Takeaway: Owning a business isn’t that glamorous. You’ll probably have to roll up your sleeves and do some work you’d rather not be doing. You have to be the kind of person who’s willing to take on any kind of task, no matter how unsavory, in order to reach your goals.
5. It’s so worth it
My partner and I think of the phrase “It’s so worth it” as parent bingo. It’s attached to the end of every story that starts along the lines of “Geez, I am so tired today. I got no sleep last night because the baby had a fever and threw up all over my hair.” Those stories always end with “but it’s so worth it.”

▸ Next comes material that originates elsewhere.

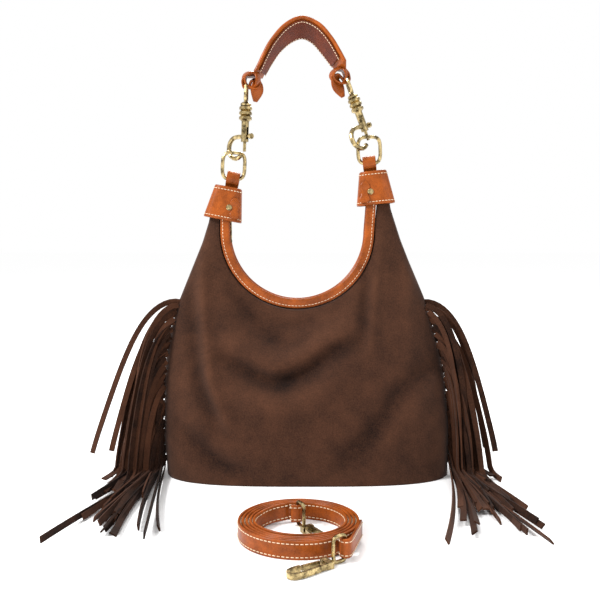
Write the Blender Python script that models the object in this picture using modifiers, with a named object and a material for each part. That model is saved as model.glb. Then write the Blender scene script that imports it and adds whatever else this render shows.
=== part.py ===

My business often keeps me up all night and barfs in my hair, at least figuratively speaking. And while it doesn’t hug me and tell me it loves me, it does other cool stuff that makes it “so worth it.” When I see our products flying off the shelves at an event or in our wholesale customers’ stores, I get excited. It’s satisfying to know we brought something into the world that people love. It’s great seeing our products in TV, magazines and other media and knowing that millions of people are seeing this thing we created. Every time our business has the equivalent of a toddler’s epic stomach flu it sucks, but the plus column always has more in it than the minus column.
Takeaway: Crap is going to happen and it’s not going to be fun. If you’re running a business you love you’ve got to accept the bad days along with all the great ones. If you do your job well, there will probably be more good days than bad.